**Task objective**.
Pull each line containing "from" out of the data and copy it.

**Material provided**.
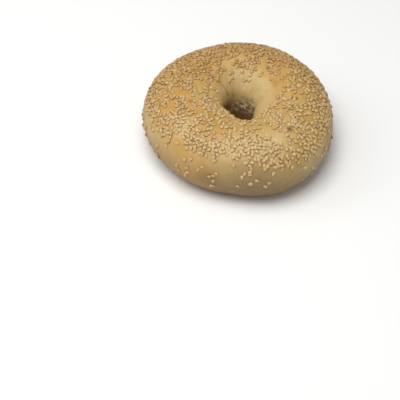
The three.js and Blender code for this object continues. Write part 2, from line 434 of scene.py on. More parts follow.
def flake_share(flakes, point):
    """How torn the wall of the hole is at a point, from 0 to 1."""
    return max(math.exp(-(((point - middle).length / radius) ** 2)) for middle, radius in flakes)


def crease_depth(creases, point):
    total = 0.0
    for start, end, width, depth in creases:
        along = end - start
        share = min(max((point - start).dot(along) / along.length_squared, 0.0), 1.0)
        away = (point - start - along * share).length / width
        deep = math.sin(math.pi * (CREASE_FADE[0] + CREASE_FADE[1] * share))
        total += depth * deep * math.exp(-away * away)
    return total


def spot_tree(points):
    tree = KDTree(len(points))
    for index, point in enumerate(points):
        tree.insert(point, index)
    tree.balance()
    return tree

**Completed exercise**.
The three.js and Blender code for this object continues. Write part 2, from line 434 of scene.py on. More parts follow.
    """How torn the wall of the hole is at a point, from 0 to 1."""